Back when I had a blog, I did a post on Social Darwinism. While surfing the net to find out more about it, I ran into this website:
It has all kinds of info about Nazi attitudes about Jews. It has even posted entire children's books filled with hatred and misinformation. Check it out if you want to, and thanks for this beautifully written entry.

Beautifully said. What with Ann Coulter chiming in now, it's starting to look like Anatevka all over again.

And people think that Ann Counter says rhe crap she does, just for attention and not from true belief! WRONG! (Have you ever heard that expression "peffected" before? What is that a euphamism for...Converted???)

This is a most illuminating post Danny...My Lord, the research you do is amazing and extrordinary...!
I have always heard about Denmark and their uncredible support of the Jews during World War 2, but to know that this support has been going on for centuries, is very heart warming and reassuring. If feels as if we are still living in a very anti-semetic world, right here in our country, and it was ever thus! OY!


I always found it strange that my daughters' Jewish great grandmother went to Mexico to escape religious persecution in Germany. If it was as bad there as it was in Russia, I'm sure almost anywhere else would have been better.

Danny, great research!

In light of the brutalities our ancestors faced in Russia, the father arranging his daughter's marriage seems like it was more than just a quaint old-fashioned custom.

Instead of just asking how the prospective bridegroom would support his new wife, a father would be asking, "If the Cossacks come in to rape your entire family, are you gonna hide under the bed like a big pussy or what?"

I loved this blog...even printed it out at work...but i have to be very careful, the last time i tried printing, i got 82 pages of your blog...
my grandparents on my father's side came from Galicia, or what was called Russia back then. I never got a chance to ask them about conditions there but the one time I asked my grandmother about her trip to America..all she would say was it was "horrible" and wouldn't say anything else.
Did you find any news about Romania where my mother's parents came from? I always wondered why my grandmother came to america with her 5 brothers, and i never heard anything about her parents. I think my father knew his grandmother because he compared me to her at one time. Thanks for your research.

Danny, others have said it, but I will echo: well done! I always look forward to your posts.


I wish I could say all this shocks me, but it doesn't. I took a number courses in college that revealed Russian behavior toward Jews. Don't forget, as bad as Hitler was, Stalin was just as cruel to Jews.

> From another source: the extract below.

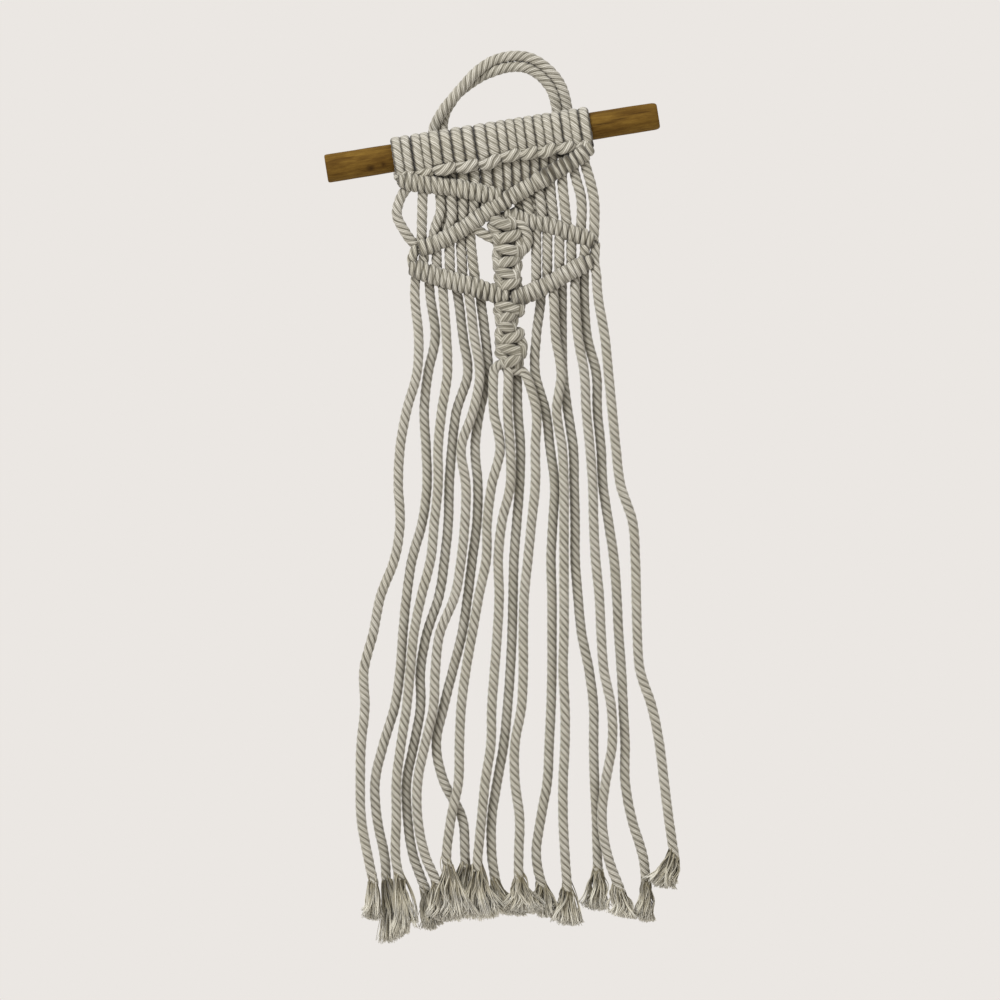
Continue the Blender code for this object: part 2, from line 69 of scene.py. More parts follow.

Later in life, I learned what happened to my grandma, who was born in one of those medium-sized Ukranian towns:

My grandma's dad, who was a Rabbi was drafted into the Russian army. He told them he'd serve as long as they provided Kosher food. No way, of course, so he fled to the United States. (I'm sure there is more to that story, but that's all we got out of grandma.)

Somewhere along the line, locals took the family home during a pogrom and forced my grandma, who was about 8 at the time, her mom and her grandma to live on a river bank.

First my grandma's mom died. Then her grandmother. In my grandma's version, they died of the Plague, which is certainly possible if they were forced to live outdoors at the river.

But my grandma never told the truth about nasty stuff and disliked revealing much about her true past. I never heard her speak fluent Russian until I was in my 20s.

Parentless, grandma's dad was finally able to get her and her sister to New York via France. Eventually they settled in Chicago.

So in my mind, whatever happened was probably a lot less pleasant than grandma revealed. The only good news was she came to the states long before the Holocaust.